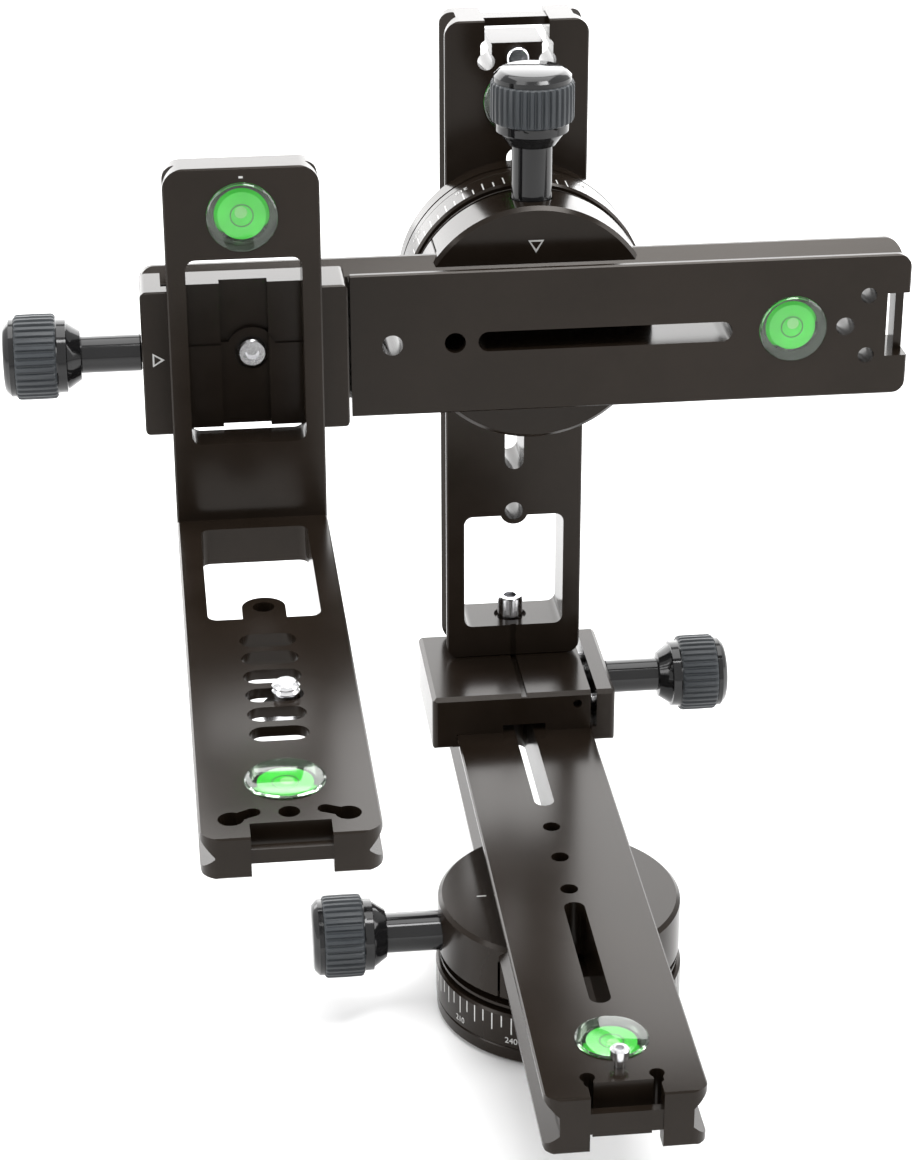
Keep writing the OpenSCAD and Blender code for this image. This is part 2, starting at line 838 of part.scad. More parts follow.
// Square clamp at the rail's end; its floor is deeper above a step that curves over the bolt
module end_clamp_body() {
    color(anodised) at_end_clamp() difference() {
        square_body(rail_w, end_reach);
        floor_relief(rail_w);
        translate([bolt_x, 0, floor_z - relief_t - 1.6]) drill(4.4, 5);
        translate([bolt_x, 0, -clamp_t - eps]) drill(screw_r + 0.02, 9);
        upper_floor(15.3, 0.8);
        upper_floor(relief_w / 2, 3.6);
    }
}

module end_clamp_bolt() {
    color(steel) at_end_clamp() translate([bolt_x, 0, floor_z - relief_t - 1.58])
        cap_screw(2.4, clamp_t - 4 - relief_t - 1.6 + 5, 3.6, 2.6, 1.8);
}

module end_jaw() {
    color(anodised) at_end_clamp() square_jaw(rail_w);
}

module end_jaw_pins() {
    color(steel) at_end_clamp() jaw_pins(clamp_w / 2);
}

module end_jaw_springs() {
    color(steel) at_end_clamp() jaw_springs(clamp_w / 2 - 5.3);
}

module end_knob_stud() {
    color(anodised) at_end_clamp() knob_stud(clamp_w / 2, square_shaft_r, end_reach);
}

module end_knob_grip() {
    color(grip_grey) at_end_clamp() knob_grip(clamp_w / 2);
}

// Cuts of the camera platform, drawn from above in the row's own X and Y
module platform_cuts() {
    window_back = 25;
    window_front = -27.1;
    translate([-end_clamp_x, 0, 0]) {
        difference() {
            translate([0, window_front]) bar2d(26.8, window_back - window_front, 2.5);
            translate([0, window_front + 6]) circle(5.2, $fn = fine);
            translate([-5.2, window_front - 1]) square([10.4, 7]);
        }
        translate([0, window_front + 6]) circle(2.6, $fn = fine);
        for (i = [0 : camera_slots - 1])
            translate([0, camera_first_y - i * camera_pitch]) rotate(90)
                slot2d(camera_slot_w, -camera_slot_l / 2, camera_slot_l / 2);
        translate([0, -platform_front + 10]) circle(2.3, $fn = fine);
    }
}

// Pocket under the camera screw's slots, for the screw's head
module platform_pocket() {
    length = camera_pitch * (camera_slots - 1) + camera_slot_w + 3.2;
    translate([-end_clamp_x, camera_first_y + camera_slot_w / 2 + 1.6 - length, bracket_bottom - eps])
        linear_extrude(bracket_t - web_t + eps) bar2d(pocket_w, length, 2);
}

module l_bracket() {
    color(anodised) difference() {
        union() {
            at_upright() dovetail_bar(upright_len, bracket_t, bracket_r);
            at_platform() dovetail_bar(platform_len, bracket_t, bracket_r);
        }
        at_platform() end_notch(platform_len, bracket_t, bracket_t * 0.33);
        at_platform() keyholes(platform_len, bracket_t, [12.2, 8.2], [7.6, 10.5], 2.8, 3.4);
        platform_pocket();
        at_platform() translate([0, platform_len - 23.8, 0]) translate([0, 0, bracket_t - 5])
            drill(level_r + bore_gap, 5 + eps);
        translate([0, 0, bracket_bottom - eps]) linear_extrude(bracket_t + 2 * eps) platform_cuts();
        at_upright() translate([0, 0, -eps]) linear_extrude(bracket_t + 2 * eps)
            translate([0, 151 - bracket_bottom]) bar2d(28.6, 48.5, 2.5);
        at_upright() translate([0, upright_len - 12.5, bracket_t - 5]) drill(level_r + bore_gap, 5 + eps);
    }
}

module bracket_levels() {
    color(level_green) {
        at_upright() translate([0, upright_len - 12.5, bracket_t]) level_vial(5);
        at_platform() translate([0, platform_len - 23.8, bracket_t]) level_vial(5);
    }
}

// Quarter inch camera screw, head in the platform's pocket, with a slim shank in the slot
module camera_screw() {
    web_z = platform_z - web_t - bore_gap;
    thread_z = platform_z + camera_tip - camera_thread;
    color(steel) translate([camera_x - end_clamp_x, camera_y, 0])
        difference() {
            union() {
                translate([0, 0, thread_z]) drill(3.175, camera_thread);
                translate([0, 0, web_z - eps]) drill(2.6, thread_z - web_z + 2 * eps);
                translate([0, 0, web_z - 3.2]) drill(5.6, 3.2);
            }
            translate([0, 0, web_z - 4.2]) cylinder(r = 2.8, h = 3, $fn = 6);
        }
}

base_plate();
base_housing();
base_screws();
pan_clamp_body();
pan_spacer_ring();
pan_thrust_washer();
pan_retainer();
pan_retainer_screws();
pan_jaw();
pan_jaw_pins();
pan_jaw_springs();
pan_knob_stud();
pan_knob_grip();
lower_rail();
lower_level();
lower_stop_screw();
post_clamp_body();
post();
post_screw();
post_level();
post_stop_screw();
post_jaw();
post_jaw_pins();
post_jaw_springs();
post_knob_stud();
post_knob_grip();
tilt_base_plate();
tilt_housing();
tilt_screws();
tilt_mount_plate();
tilt_bolt();
tilt_washer();
tilt_clamp_body();
tilt_spacer_ring();
tilt_thrust_washer();
tilt_retainer();
tilt_retainer_screws();
tilt_jaw();
tilt_jaw_pins();
tilt_jaw_springs();
tilt_knob_stud();
tilt_knob_grip();
upper_rail();
upper_level();
end_clamp_body();
end_clamp_bolt();
end_jaw();
end_jaw_pins();
end_jaw_springs();
end_knob_stud();
end_knob_grip();
l_bracket();
bracket_levels();
camera_screw();
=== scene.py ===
# %% [markdown]
# # A panoramic tripod head, dressed for a photograph
# The head is a chain of dovetail rails, clamps and two turning discs that lets
# a camera swing round its lens's own centre. The CAD model already has every
# solid in place, so this lesson adds what a drawing leaves out: black anodised
# skin, ridged knobs, green spirit levels, engraved marks, threads and light.

# %% Load the frame
import json
import math

import bmesh
import bpy
from mathutils import Matrix, Vector


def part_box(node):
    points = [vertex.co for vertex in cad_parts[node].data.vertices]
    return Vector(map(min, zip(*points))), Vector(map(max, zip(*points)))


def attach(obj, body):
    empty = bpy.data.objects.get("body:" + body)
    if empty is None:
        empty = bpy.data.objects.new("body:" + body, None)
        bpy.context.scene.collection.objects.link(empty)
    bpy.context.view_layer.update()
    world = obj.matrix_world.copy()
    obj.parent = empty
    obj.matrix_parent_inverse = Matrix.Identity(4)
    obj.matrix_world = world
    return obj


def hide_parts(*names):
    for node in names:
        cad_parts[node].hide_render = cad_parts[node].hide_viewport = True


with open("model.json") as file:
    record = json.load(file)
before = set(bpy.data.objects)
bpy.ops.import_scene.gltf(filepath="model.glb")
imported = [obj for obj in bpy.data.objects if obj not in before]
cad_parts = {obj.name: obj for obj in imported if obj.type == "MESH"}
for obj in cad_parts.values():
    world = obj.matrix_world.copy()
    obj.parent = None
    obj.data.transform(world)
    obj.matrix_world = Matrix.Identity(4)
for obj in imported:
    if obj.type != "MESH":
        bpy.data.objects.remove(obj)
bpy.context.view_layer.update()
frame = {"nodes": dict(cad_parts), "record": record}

MM = 0.001
DOUBLES = 1e-7
nodes = frame["nodes"]
print("CAD nodes:", len(nodes))

# %% [markdown]
# ## Where things are
# Each clamp has its own small frame in the CAD: the rail runs along Y, the
# knob points along minus X, and Z rises to the clamping face. Building a piece
# once in that frame and placing it with a matrix is easier than working out
# four sets of coordinates, and all four knobs come out alike.

# %% Clamp frames
def turn(degrees, axis):
    return Matrix.Rotation(math.radians(degrees), 4, axis)


def shift(x, y, z):
    return Matrix.Translation(Vector((x, y, z)) * MM)


AT_PAN = shift(0, 0, 33.4)
AT_POST = shift(0, 88.4, 40.4) @ turn(180, "Y")
AT_TILT = shift(0, 54, 170.8) @ turn(90, "X") @ turn(-90, "Z")
AT_END = shift(-75.3, 36.6, 170.8) @ turn(90, "X")
AT_TILT_BASE = shift(0, 87.4, 170.8) @ turn(90, "X") @ turn(-90, "Z")
SCREW_Z = -9.4
print("tilt face centre:", tuple(round(v, 4) for v in AT_TILT.translation))

# %% [markdown]
# ## Helpers for pieces
# A bmesh is a mesh that can be edited in memory. The helper below finishes
# one: it merges doubles, turns the faces outwards, shades it smooth with crisp
# edges, and ties the object to the moving body that carries it.

# %% Finish a piece
PIECE_CREASE = math.radians(32)


def finish_piece(bm, name, body, material, place=None, merge=DOUBLES):
    if place is not None:
        bmesh.ops.transform(bm, matrix=place, verts=bm.verts)
    if merge:
        bmesh.ops.remove_doubles(bm, verts=bm.verts, dist=merge)
    bmesh.ops.recalc_face_normals(bm, faces=bm.faces)
    for face in bm.faces:
        face.smooth = True
    for e in bm.edges:
        if len(e.link_faces) == 2 and e.calc_face_angle(0) > PIECE_CREASE:
            e.smooth = False
    mesh = bpy.data.meshes.new(name)
    bm.to_mesh(mesh)
    bm.free()
    mesh.materials.append(material)
    obj = bpy.data.objects.new(name, mesh)
    bpy.context.collection.objects.link(obj)
    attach(obj, body)
    return obj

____

_WRITTEN PROBLEM:_ Within the material above, extract exactly the lines that start at the line containing "tilt_jaw_pins();" and stop after the line containing "obj.matrix_parent_inverse = Matrix.Identity(4)", and only those.

_TASK RESULT:_
tilt_jaw_pins();
tilt_jaw_springs();
tilt_knob_stud();
tilt_knob_grip();
upper_rail();
upper_level();
end_clamp_body();
end_clamp_bolt();
end_jaw();
end_jaw_pins();
end_jaw_springs();
end_knob_stud();
end_knob_grip();
l_bracket();
bracket_levels();
camera_screw();
=== scene.py ===
# %% [markdown]
# # A panoramic tripod head, dressed for a photograph
# The head is a chain of dovetail rails, clamps and two turning discs that lets
# a camera swing round its lens's own centre. The CAD model already has every
# solid in place, so this lesson adds what a drawing leaves out: black anodised
# skin, ridged knobs, green spirit levels, engraved marks, threads and light.

# %% Load the frame
import json
import math

import bmesh
import bpy
from mathutils import Matrix, Vector


def part_box(node):
    points = [vertex.co for vertex in cad_parts[node].data.vertices]
    return Vector(map(min, zip(*points))), Vector(map(max, zip(*points)))


def attach(obj, body):
    empty = bpy.data.objects.get("body:" + body)
    if empty is None:
        empty = bpy.data.objects.new("body:" + body, None)
        bpy.context.scene.collection.objects.link(empty)
    bpy.context.view_layer.update()
    world = obj.matrix_world.copy()
    obj.parent = empty
    obj.matrix_parent_inverse = Matrix.Identity(4)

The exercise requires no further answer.